Levelling the playing field

The age-old criticism of PR is that it’s chock-full of people educated at private schools (despite only 7% of the UK population having gone to one) and lacks diversity in terms of age, education and ethnic background.  However, it seems that things are changing for the better with a conscious effort to broaden access.

Michael Frohlich, CEO EMEA Ogilvy Public Relations, admits that attracting a diverse range of people is a challenge throughout the marketing industry, even for a top tier global PR firm.  “We get lots of interest from young people who are keen to work here, so there’s a lot of choice in that respect,” he explains. “However where we struggle is in attracting more diverse talent.  This is where we have to work harder in reaching those who wouldn’t automatically consider a career here or in this industry.  The Pipe is a real answer to this and something we’re very supportive of.”

The Pipe is Ogilvy UK’s six-month creative internship scheme which offers 14 places each year.  With no upper age limit (applicants must be 18 or over), no need for a degree or even any experience, it’s a truly level playing field that pays the London Living Wage and could lead to a permanent job, as it did for all 13 of last year’s ‘Pipers’. There are 14 places up for grabs for the internship that starts this September; visit www.ogilvypipe.co.uk to apply.  To complement The Pipe, Ogilvy launches a new scheme this month for people looking for roles outside creative.  In addition, the agency also runs a work experience programme for those who are still assessing their career options. In another move to encourage greater diversity, Ogilvy plans to roll out Unconscious Bias training across the agency.
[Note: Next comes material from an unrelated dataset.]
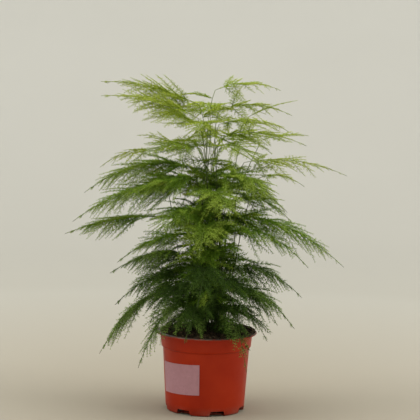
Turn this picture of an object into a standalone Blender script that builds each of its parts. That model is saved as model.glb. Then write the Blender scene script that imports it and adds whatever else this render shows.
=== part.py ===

Kevin Read believes agencies need to make it clear that applications from a broad spectrum of candidates are encouraged.  “Attracting a diverse range of candidates is an art,” he explains. “Word of mouth, social media and a transparent application process are all vital. A consultancy’s reputation, especially the quality of its work, and the brand company it keeps will also play a part. Establishing that your doors are always open and that ‘talent’ and ‘potential’ are more important than personal background and academic qualifications will help.

“There are numerous ways to open new doors. Internships, typically, a two-week paid arrangement, can give candidates a flavour of consultancy life and an opportunity for employers to spot talented people. Naturally, such schemes must be as open as possible. The trick is to seek candidates with broad life experiences and from different social classes and ethnic backgrounds. Many undergraduates covet these opportunities but there is no reason why school leavers, gap year return, career switchers, or returning mums shouldn’t be encouraged to apply.”

Why school leavers can be a good investment

Attracting school leavers has its advantages, Frohlich says, “Those coming into the industry straight from college or school tend to be more loyal, staying longer with the company.  Also with school leavers you effectively have a blank canvas, meaning you can mould them into the type of employee you want and need.  You can ‘imprint’ your brand on them in a way you can’t with those who have experienced other agencies.”

In terms of a more diverse graduate intake, Read suggests developing relationships with newer universities.  “Aside from internships it is possible to run schemes to attract applicants from specific communities. Relationships can be established with newer universities specialising in communications, such as Greenwich. They typically have more diverse student communities than more academic institutions. Support can also be given to industry initiatives around diversity and returning mothers.”

It’s not all wine, wine, wine you know…

As for expectations of what a career in PR can offer, it seems that some people out there think it’s more Ab Fab than hard graft.

Michael Frohlich comments, “I believe PR is still a top career choice but often for the wrong reasons.  Those who have undertaken work experience in agencies can see what the job actually is, but there are many who believe PR is a ‘social only’ job and are not prepared for the real hard graft involved.”

Once your foot is firmly in the door, you would do well to master management and finance skills in addition to the craft skills all PRs need.  Kevin Read has some sound advice for those aiming high,  “People securing permanent roles in a consultancy always want to be clear about their career pathways,” he says. “Hard work, aptitude and fortunate timing combined with first class people skills can propel you quickly up the career ladder. However, too often specific competences are not well defined. Coaching and training, be it in-house or external, too often focuses on craft skills rather than equipping people with broader managerial know-how. Mastering people management and financial skills are two areas that ambitious industry entrants would do well to master. Getting on requires spotting opportunities. And often sound advice from a mentor.”

Good luck from Utterclub to all those looking to enter into the PR industry this year.  It’s a fabulous industry and a rewarding career.  Build a rocket boys (or girls).